The GZ1500 is not even the top range effort, but features excellent near-black light management, which helps to produce a rich, natural looking image. And even though it’s a flatscreen set, attention has been paid to the sound quality with the inclusion of ‘Blade’ speakers that reduce the need for an external soundbar.
Both the 55-and 65-inch are exclusive to John Lewis stores.
- Read our full Panasonic TX-55GZ1500 review
3. Samsung QE65Q90R
A superlative TV
- Groundbreaking contrast for an LCD TV
- Groundbreaking viewing angles for an LCD TV
- Fantastic HDR performance
- No Dolby Vision support
- Some missing shadow detail in Standard mode
- Motion could be handled better
The Q90R gets closer than any LED set before it to meshing the characteristics of LED and OLED. It’s jam-packed full of features, with Auto Game Mode, excellent upscaling abilities and wide viewing angle tech for an increased range of viewing positions.
Samsung’s QLEDs don’t support Dolby Vision, but otherwise, the Q90R produces a bright, punchy and intense performance.
The QE65Q90R is a showcase for some of the most spectacular HDR pictures we’ve seen yet.
- Read our full Samsung QE65Q90R review
4. Philips OLED804
Outstanding OLED picture quality
- Extremely sharp, detailed, vibrant pictures
- Support for both HDR10+ and Dolby Vision
- Great price for what’s on offer
- Colours flare out in Vivid mode
- Potential for MPEG noise with dark streamed video
- Sound is a little light on bass
Ticking a number of boxes and hitting a relatively low price for a new OLED, the OLED804 is a 4K TV to keep an eye on.
Replacing 2018’s OLED+803 range, the OLED804 has a more powerful, 3rd-gen, two-chip version of the P5 picture processor, a great-looking design that melts into the room and an enjoyable 2.1 sound system.
Dolby Vision and HDR10+ are supported and the Philips looks great in either format, supplying a refined, but still richly colourful image (especially in Vivid mode).
- Read our full Philips 55OLED804 review
5. LG E9
An outstanding OLED package
- Terrific image quality
- Comprehensive feature set webOS functionality
- Very good audio performance
- Low input lag
- No HDR10+
- Settings and modes can be a maze to navigate
Like the C9, the E9 is another terrific OLED TV from LG. It comes stacked with features – although the omission of HDR10+ means it’s not complete.
Otherwise it has almost everything you could want from a modern day TV, with voice assistants, excellent gaming performance as well as the rich, colourful HDR images with deep blacks we’ve come to expect from OLEDs. A special mention for the sound quality, which is surprisingly hefty.

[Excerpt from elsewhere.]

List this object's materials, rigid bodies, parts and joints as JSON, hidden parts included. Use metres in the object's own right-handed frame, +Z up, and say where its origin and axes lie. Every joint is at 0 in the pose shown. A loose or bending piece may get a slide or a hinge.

- Read our full LG 55OLEDE9 review
6. Sony KD-65AG9
A fantastic flagship OLED from Sony
- Bright, effective HDR
- Best in class HD SDR upscaling
- Excellent audio
- No HDR10+ support
- No Freeview Play
Sony’s current flagship OLED is a stylish effort from the Japanese manufacturer, and is arguably Sony’s best OLED yet.
Like LG, the AG9 isn’t ostentatious when it comes to design adopting a “less is more” approach. The TV supports Android TV OS and the latest version is better than previous ones, but there’s no Freeview Play which disappoint some.

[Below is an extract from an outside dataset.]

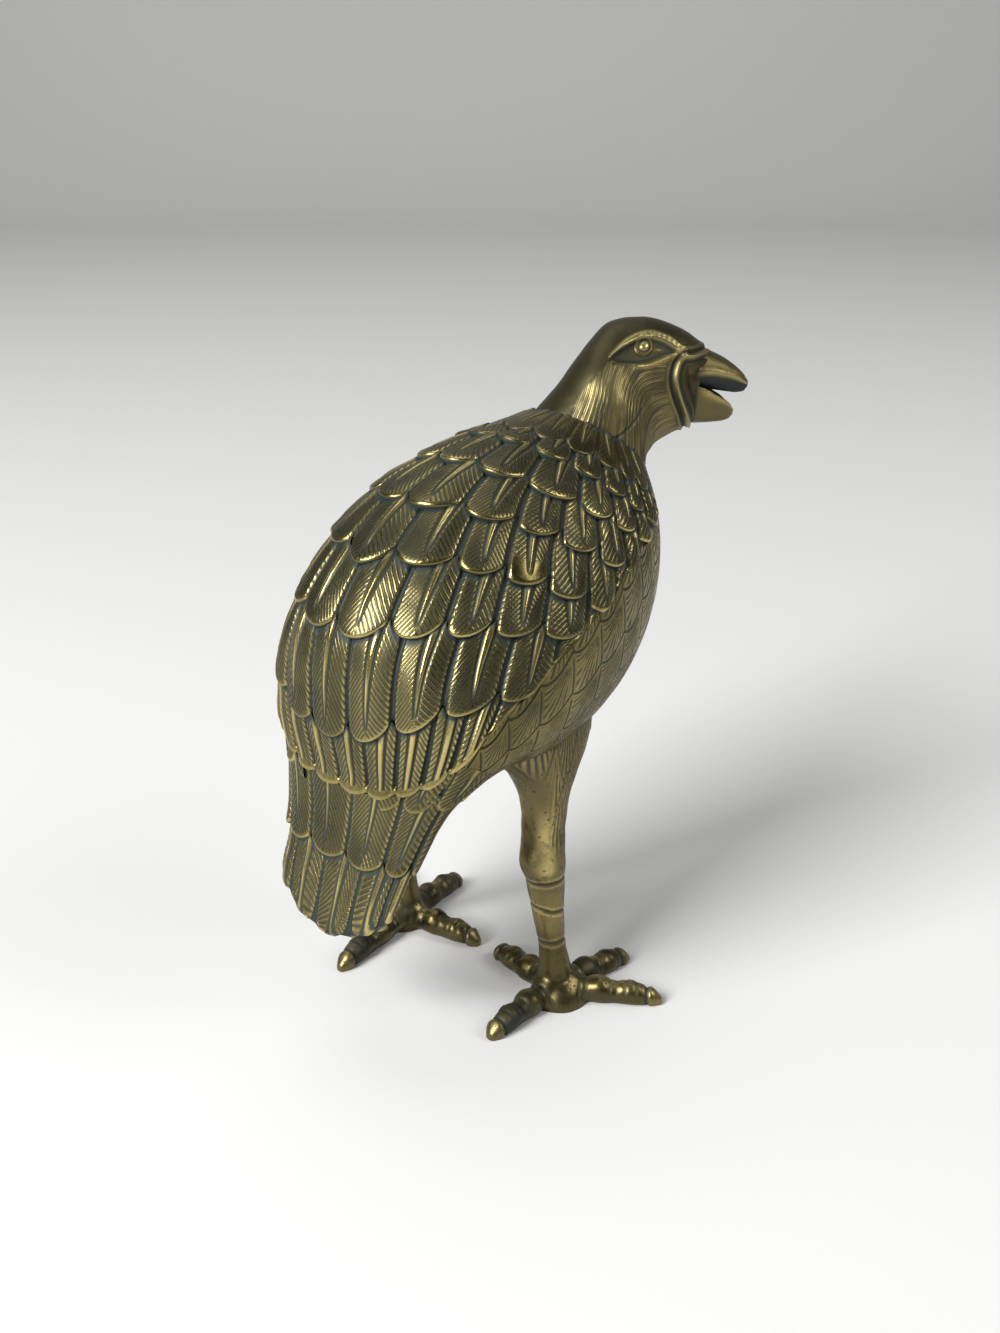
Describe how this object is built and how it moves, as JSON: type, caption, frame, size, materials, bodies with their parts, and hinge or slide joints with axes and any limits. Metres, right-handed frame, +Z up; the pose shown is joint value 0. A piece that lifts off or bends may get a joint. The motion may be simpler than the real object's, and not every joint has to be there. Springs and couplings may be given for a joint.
{
  "type": "quail incense burner",
  "caption": "Standing quail cast in brass, hollow, with a feathered back that lifts off over an incense cup; smoke leaves by the open beak.",
  "frame": {"origin": "middle of the object's outline seen from above, on the ground between and behind the feet", "axes": "+X the way the body faces, +Y the bird's left, +Z up"},
  "size_m": [0.126, 0.093, 0.1502],
  "materials": {
    "brass": "chased and worn, dark patina in the lines",
    "dark_brass": "dark patina with worn ridges",
    "inner_brass": "plain, dulled by smoke"
  },
  "bodies": {
    "bird": {"bowl_body": "brass", "neck_and_head": "brass", "right_leg": "dark_brass", "left_leg": "dark_brass", "right_leg_pin": "inner_brass", "left_leg_pin": "inner_brass"},
    "cover": {"cover": "brass", "cover_locating_flange": "inner_brass"},
    "cup": {"incense_cup": "inner_brass"}
  },
  "joints": [
    {"name": "cover_lift", "type": "slide", "parent": "bird", "child": "cover", "axis": [0, 0, 1], "range_m": [0, 0.095]},
    {"name": "cup_lift", "type": "slide", "parent": "bird", "child": "cup", "axis": [0, 0, 1], "range_m": [0, 0.045]}
  ],
  "couplings": [
    {"joint": "cup_lift", "follows": "cover_lift", "ratio": 0.45}
  ]
}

The AG9 puts in an impressive picture performance with bright HDR, and excellent – as usual from Sony – motion processing and upscaling of HD SDR images. The Surface Audio+, which shakes the screen to produce sound, is an impressive feat of technology too.
- Read our full Sony KD-65AG9 review
7. Hisense H55O8BUK
A very affordable OLED TV
- Impressive picture quality
- Great blacks and contrast
- Simple but effective smart platform
- Dolby Vision and Atmos
- Competitively priced
- Limited HDR brightness
- No HDR10+ support
Hisense’s first OLED– the H55O8BUK – is a fine, affordable effort.

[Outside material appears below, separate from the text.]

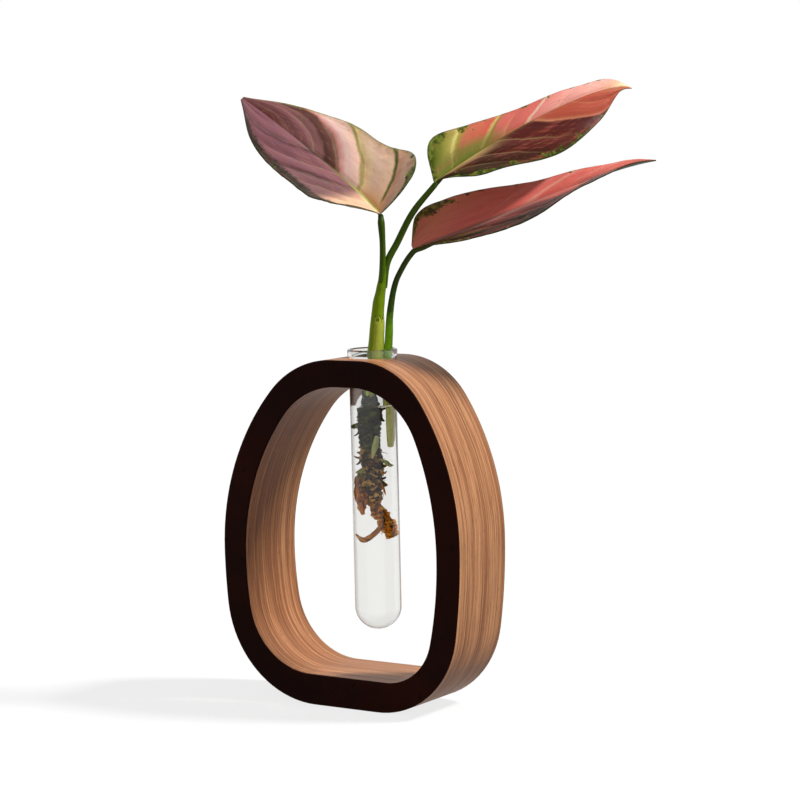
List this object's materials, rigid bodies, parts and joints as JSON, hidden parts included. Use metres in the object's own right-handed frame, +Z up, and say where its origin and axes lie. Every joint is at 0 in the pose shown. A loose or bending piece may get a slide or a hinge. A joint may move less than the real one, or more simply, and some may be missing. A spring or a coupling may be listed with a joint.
{
  "type": "hydroponic vase",
  "caption": "Rounded wooden ring standing on its flat foot, with a glass test tube of water hung through its crown and a rooted leafy cutting in the tube.",
  "frame": {"origin": "middle of the ring's flat underside", "axes": "+Z up, -Y out of the ring's front face, +X to the right of that face"},
  "size_m": [0.2203, 0.1309, 0.329],
  "materials": {
    "walnut": "satin oiled walnut, near-black front and back faces",
    "glass": "clear, polished",
    "water": "clear water",
    "sheath": "yellow-green, satin",
    "petiole": "dark green, satin",
    "cane": "green-black, wet",
    "root_brown": "brown-green, rough",
    "root_amber": "amber, rough",
    "bud": "pale green, satin",
    "leaf_mauve": "pink and green mottled, satin",
    "leaf_coral": "coral red with green margins, satin"
  },
  "bodies": {
    "ring": {"wooden_ring": "walnut"},
    "tube": {"test_tube": "glass", "water": "water"},
    "cutting": {"stem_sheath": "sheath", "petiole_left": "petiole", "petiole_upper_right": "petiole", "petiole_lower_right": "petiole", "cane": "cane", "rhizome": "root_brown", "root_lower": "root_amber", "root_left": "root_amber", "root_thin": "root_amber", "bud_scale": "bud", "side_shoot": "bud", "cut_stub": "root_brown", "root_fibre_upper": "root_brown", "root_fibre_lower": "root_brown", "leaf_left": "leaf_mauve", "leaf_upper_right": "leaf_coral", "leaf_lower_right": "leaf_coral"}
  },
  "joints": [
    {"name": "tube_lift", "type": "slide", "parent": "ring", "child": "tube", "axis": [0, 0, 1], "range_m": [0, 0.155]},
    {"name": "cutting_lift", "type": "slide", "parent": "tube", "child": "cutting", "axis": [0, 0, 1], "range_m": [0, 0.12], "deforming": ["water"]}
  ]
}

Like other OLED models, it takes advantage of is credit-card thin screen for an ultra-slim and attractive look. The VIDAA U smart platform is relatively simple, but features catch-up and on-demand services you’re likely use.
It lacks the AI enhancements and voice assistants more expensive sets have, but delivers where it counts with a punchy 4K HDR performance. If you don’t want to break the bank for an OLED TV, the O8B meets those expectations.
- Read our full Hisense O8B review
What you need to know about buying a 4K TV
What is a 4K TV?
4K TVs have four times as many pixels as Full HD TVs. When you have that much more information in the same screen sizes, your picture ends up much sharper and clearer, and you can really appreciate all the extra definition and detail.
Many say 4K TVs can almost appear as if they’re in 3D, thanks to the amount of depth an image can offer. Some refer to 4K TVs as UHD (Ultra HD), but for most TV-buying purposes, they are just different ways of naming the same thing.
Related: Smart TVs explained
How we test 4K TVs
- Our crack team of 4K TV reviewers use both their naked eye and specialist tools to check every set they test for contrast, black level, maximum brightness and input lag, plus any hint of backlight bleed, blooming or anything else that might spoil your viewing enjoyment.
- A variety of test footage is used to cover every type of scene, so we can assess a 4K TV’s strengths and weaknesses, as well as how it performs against the competition.
- Sound quality isn’t forgotten, either – we give the built-in speakers a thorough listen to determine whether you’ll need to invest in a soundbar or speaker system to beef things up.